* begin DATA SEGMENT *

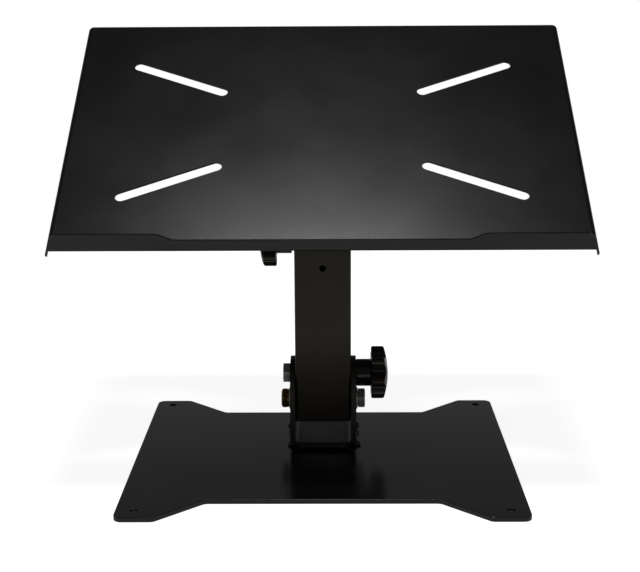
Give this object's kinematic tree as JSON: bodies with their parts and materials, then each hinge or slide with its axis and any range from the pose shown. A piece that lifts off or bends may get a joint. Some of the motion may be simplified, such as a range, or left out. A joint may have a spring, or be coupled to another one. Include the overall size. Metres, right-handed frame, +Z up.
{
  "type": "standing desk converter",
  "caption": "Tilting sheet-steel tray with a stop lip on a square mast that leans on a flat steel base; star knobs clamp both joints.",
  "frame": {"origin": "centre of the base plate's underside", "axes": "+X to the user's right, along the tray's width; +Y away from the user; +Z up"},
  "size_m": [0.444, 0.3017, 0.3721],
  "materials": {
    "base_coat": "satin black powder coat, smooth, with soft reflections",
    "bracket_coat": "satin black powder coat over thick folded plate",
    "weld_coat": "black powder coat over rippled weld bead",
    "mast_coat": "satin black powder coat with fine orange peel",
    "tray_coat": "satin black powder coat, fine texture",
    "knob_plastic": "black moulded plastic, semi-gloss",
    "insert_brass": "turned brass",
    "zinc": "bright zinc plate",
    "yellow_zinc": "yellow passivated zinc plate"
  },
  "bodies": {
    "base": {"base_plate": "base_coat", "base_bracket": "bracket_coat", "base_weld_front": "weld_coat", "base_weld_rear": "weld_coat", "base_weld_left": "weld_coat", "base_weld_right": "weld_coat", "lower_pivot_bolt": "zinc", "lower_pivot_nut": "yellow_zinc", "lower_pivot_washer_head": "zinc", "lower_pivot_washer_nut": "zinc"},
    "mast": {"mast_tube": "mast_coat", "lower_clamp_bolt": "zinc", "upper_clamp_bolt": "zinc", "upper_pivot_bolt": "zinc", "upper_pivot_nut": "yellow_zinc", "upper_pivot_washer_head": "zinc", "upper_pivot_washer_nut": "zinc"},
    "tray": {"tray": "tray_coat", "tray_bracket": "bracket_coat", "tray_weld_left": "weld_coat", "tray_weld_right": "weld_coat"},
    "lower_knob": {"lower_knob": "knob_plastic", "lower_knob_insert": "insert_brass"},
    "upper_knob": {"upper_knob": "knob_plastic", "upper_knob_insert": "insert_brass"}
  },
  "joints": [
    {"name": "mast_lean", "type": "hinge", "parent": "base", "child": "mast", "pos_m": [0, 0.041, 0.041], "axis": [1, 0, 0], "range_deg": [-40, 40]},
    {"name": "tray_tilt", "type": "hinge", "parent": "mast", "child": "tray", "pos_m": [0, 0.041, 0.2145], "axis": [1, 0, 0], "range_deg": [-35.6, 24.4]},
    {"name": "lower_knob_turn", "type": "hinge", "parent": "mast", "child": "lower_knob", "pos_m": [0.03, 0.041, 0.0655], "axis": [1, 0, 0], "range_deg": [0, 540]},
    {"name": "upper_knob_turn", "type": "hinge", "parent": "mast", "child": "upper_knob", "pos_m": [-0.03, 0.041, 0.19], "axis": [-1, 0, 0], "range_deg": [0, 540]}
  ]
}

* end DATA SEGMENT *

Restate the listing in full, word for word.

IN RESPONSE.
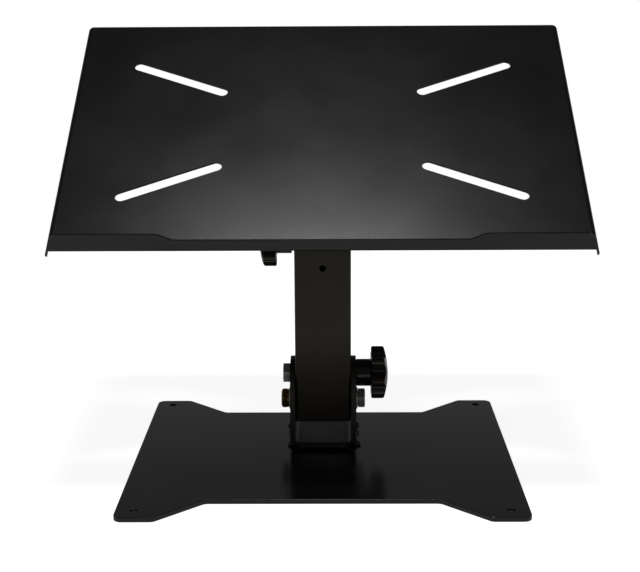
Give this object's kinematic tree as JSON: bodies with their parts and materials, then each hinge or slide with its axis and any range from the pose shown. A piece that lifts off or bends may get a joint. Some of the motion may be simplified, such as a range, or left out. A joint may have a spring, or be coupled to another one. Include the overall size. Metres, right-handed frame, +Z up.
{
  "type": "standing desk converter",
  "caption": "Tilting sheet-steel tray with a stop lip on a square mast that leans on a flat steel base; star knobs clamp both joints.",
  "frame": {"origin": "centre of the base plate's underside", "axes": "+X to the user's right, along the tray's width; +Y away from the user; +Z up"},
  "size_m": [0.444, 0.3017, 0.3721],
  "materials": {
    "base_coat": "satin black powder coat, smooth, with soft reflections",
    "bracket_coat": "satin black powder coat over thick folded plate",
    "weld_coat": "black powder coat over rippled weld bead",
    "mast_coat": "satin black powder coat with fine orange peel",
    "tray_coat": "satin black powder coat, fine texture",
    "knob_plastic": "black moulded plastic, semi-gloss",
    "insert_brass": "turned brass",
    "zinc": "bright zinc plate",
    "yellow_zinc": "yellow passivated zinc plate"
  },
  "bodies": {
    "base": {"base_plate": "base_coat", "base_bracket": "bracket_coat", "base_weld_front": "weld_coat", "base_weld_rear": "weld_coat", "base_weld_left": "weld_coat", "base_weld_right": "weld_coat", "lower_pivot_bolt": "zinc", "lower_pivot_nut": "yellow_zinc", "lower_pivot_washer_head": "zinc", "lower_pivot_washer_nut": "zinc"},
    "mast": {"mast_tube": "mast_coat", "lower_clamp_bolt": "zinc", "upper_clamp_bolt": "zinc", "upper_pivot_bolt": "zinc", "upper_pivot_nut": "yellow_zinc", "upper_pivot_washer_head": "zinc", "upper_pivot_washer_nut": "zinc"},
    "tray": {"tray": "tray_coat", "tray_bracket": "bracket_coat", "tray_weld_left": "weld_coat", "tray_weld_right": "weld_coat"},
    "lower_knob": {"lower_knob": "knob_plastic", "lower_knob_insert": "insert_brass"},
    "upper_knob": {"upper_knob": "knob_plastic", "upper_knob_insert": "insert_brass"}
  },
  "joints": [
    {"name": "mast_lean", "type": "hinge", "parent": "base", "child": "mast", "pos_m": [0, 0.041, 0.041], "axis": [1, 0, 0], "range_deg": [-40, 40]},
    {"name": "tray_tilt", "type": "hinge", "parent": "mast", "child": "tray", "pos_m": [0, 0.041, 0.2145], "axis": [1, 0, 0], "range_deg": [-35.6, 24.4]},
    {"name": "lower_knob_turn", "type": "hinge", "parent": "mast", "child": "lower_knob", "pos_m": [0.03, 0.041, 0.0655], "axis": [1, 0, 0], "range_deg": [0, 540]},
    {"name": "upper_knob_turn", "type": "hinge", "parent": "mast", "child": "upper_knob", "pos_m": [-0.03, 0.041, 0.19], "axis": [-1, 0, 0], "range_deg": [0, 540]}
  ]
}